We respectfully dissent in part. Although we do not agree with the reasoning of Supreme Court in denying that part of the motion of defendant parents seeking summary judgment dismissing the fourth cause of action, we nevertheless agree with plaintiff that the court properly denied that part of the motion. In our view, there is an issue of fact with respect to the alleged negligence of defendant parents, i.e., whether they adequately ensured that plaintiff, who was a minor at the time of the accident, had a safe means of returning home from the party hosted by them, in light of their knowledge that alcohol had been consumed by guests at the party (cf. Rudden v Bernstein, 61 AD3d 736, 738 ; see generally Moreno v Weiner, 39 AD3d 830 ). In Rudden, a case cited by the majority, the Second Department concluded that the defendant parents were not liable for the injuries sustained by a minor who attended a party at their home because, inter alia, the alcohol was not consumed on their premises and the accident occurred after the intoxicated minor "left their property, apparently in the company of his friends and a responsible adult who was driving them home" (id. at 738 [emphasis added]).
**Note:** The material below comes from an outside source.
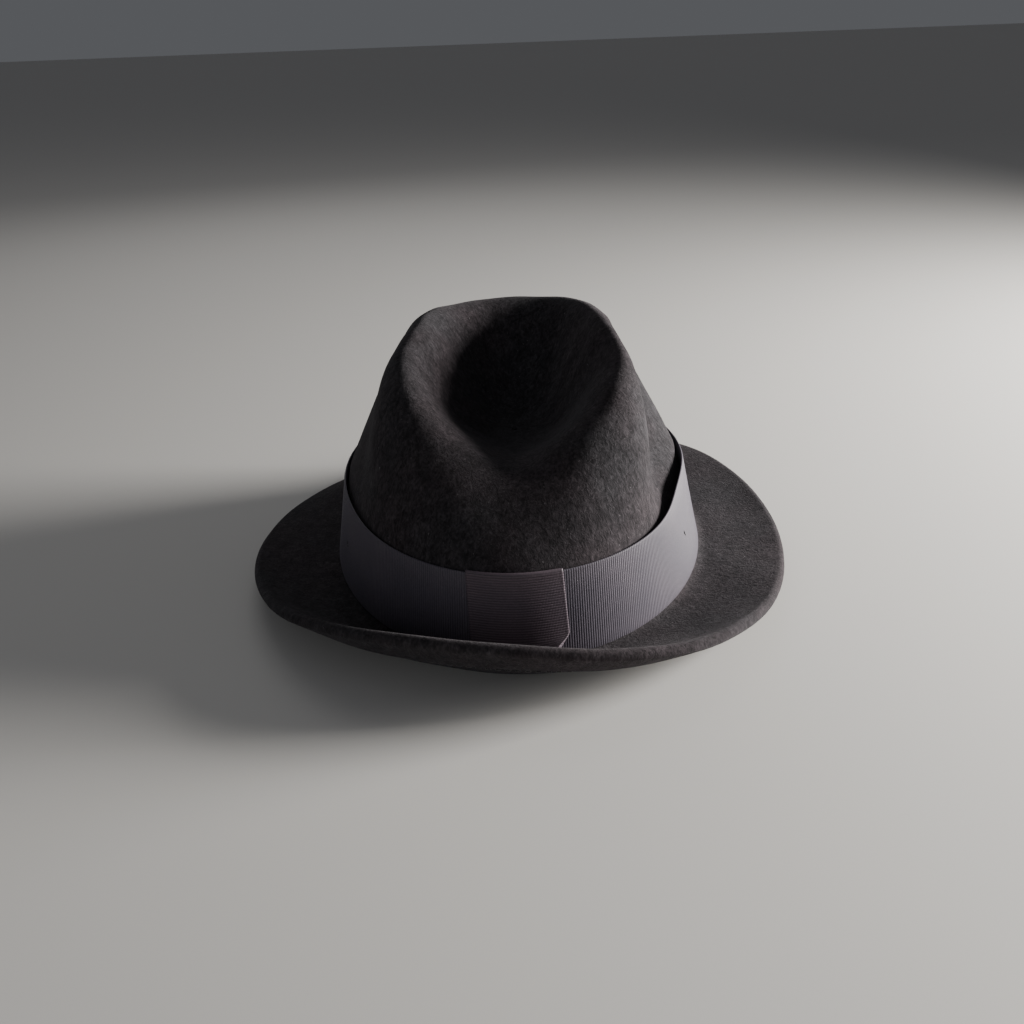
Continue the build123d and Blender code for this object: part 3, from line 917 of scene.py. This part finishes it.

Here, there is evidence in the record that a significant amount of alcohol had been brought to the party by 10 or more different guests, that the alcohol was consumed on the premises, that defendant parents became aware of the alcohol prior to plaintiff's departure from the party, and that plaintiff was visibly intoxicated when he left the premises after 1:00 a.m. Unlike in Rudden, however, defendant parents in this case did not observe plaintiff leave in the company of a responsible adult. Thus, contrary to the conclusion of the majority, we believe that under the facts of this case defendant parents had a duty of care to ensure that plaintiff had a safe means of transportation from their premises. We therefore would affirm.
Present---Scudder, P.J., Hurlbutt, Green, Pine and Gorski, JJ.